The Freedom of Information (FOI) bill that the Senate passed last Monday will not include Malacañang divulging the proceedings of its confidential meetings. At least until such time as those meetings end up in policy declarations, in which case the public may demand a summary of their salient points.

Frankly, I don’t know why that provision came into consideration at all. The nature of confidential meetings is precisely that they are confidential. And the reason they are confidential is not necessarily because they deal with national secrets but because they deal with personal ones. Those meetings are home, too, to banter and gossip, the language being irreverent and full of politically incorrect jokes. You want to parade that like dirty linen before the public?

There are limits to the virtue of transparency or honesty, those limits having been shown in all their absurdity by hilarious movies like “The Invention of Lying” and “Liar, Liar.” You can’t very well have, as in “The Invention of Lying,” someone opening the door and telling you, “Oh, sorry, I couldn’t answer the doorbell at once, I was upstairs jerking off.” Civilization cannot survive such levels of honesty, which is why it invented, if not lying, at least discretion.

Not putting confidential meetings on the record is not not being transparent, it’s being, well, civilized.

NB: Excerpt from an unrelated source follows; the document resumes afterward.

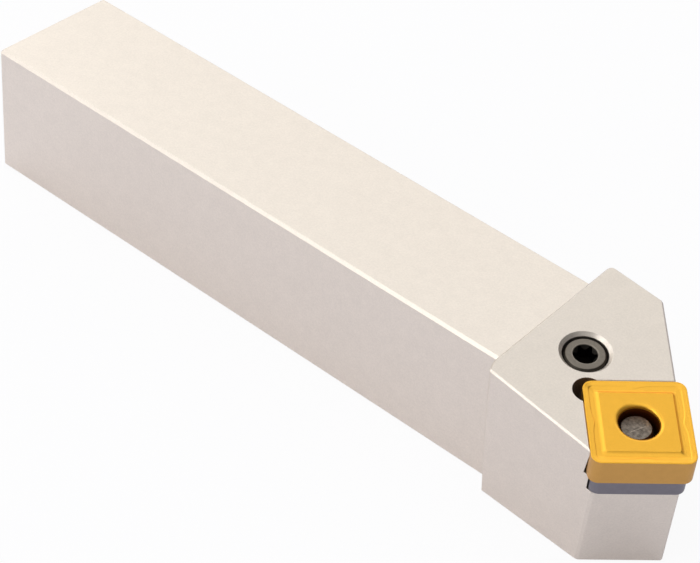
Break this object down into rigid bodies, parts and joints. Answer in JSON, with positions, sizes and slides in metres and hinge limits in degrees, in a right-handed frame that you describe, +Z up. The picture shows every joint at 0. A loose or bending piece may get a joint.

But I’m glad the FOI has finally been passed, even if only by the Senate, even if the House, which needs to fling its doors open the most, has yet to do it. Grace Poe, who has been tireless in pushing it, deserves a great deal of the credit. The way she shepherded the bill to its approval in the Senate is an example of how to get things done. Poe is one of the calmer, more level-headed, senators. She isn’t loud, she isn’t strident, she isn’t kulang sa pansin and weighing in on everything in front of the cameras. She is quiet, focused, and sees things through. She has seen this through.

You wonder why Speaker Sonny Belmonte hasn’t done the same. He vows that the FOI will pass before his term ends in 2016, but that is much too late. It’s well past due, it should have become law as soon as P-Noy stepped on the plate. Why the foot-dragging? The choice is simple, as Poe points out: “Madali lang naman ang pagpipilian—dilim o liwanag. Kailangang masinagan ng araw ang lahat ng transakyon ng pamahalaan.” (The choice is easy—dark or light. The light of day has to illuminate all transactions of government.)

Of course, the FOI is just like any of the items in the Bill of Rights. It’s just a potential, an enabler. Its power lies in our ability to use it. Having the right to assemble means nothing if people do not particularly feel inclined to assemble out of fear or indifference. Having the right to demand all sorts of records or documents from government means nothing if people will not demand them anyway out of the tedious lawyerly procedures it entails, or worse, out of not knowing what to ask for in the first place. But better to have a potential than none at all, as well we know from the Bill of Rights being scrapped during martial law.

More this, the FOI isn’t merely an enabler, it’s a catalyst. It’s an instrument that encourages people to take an active—and intelligent—part in the way they are governed. Poe again puts it this way: “The FOI will not only prevent graft and corruption but, more importantly, our citizens will learn to get involved and participate and thus will become true stakeholders in government. This is the true essence of democracy.”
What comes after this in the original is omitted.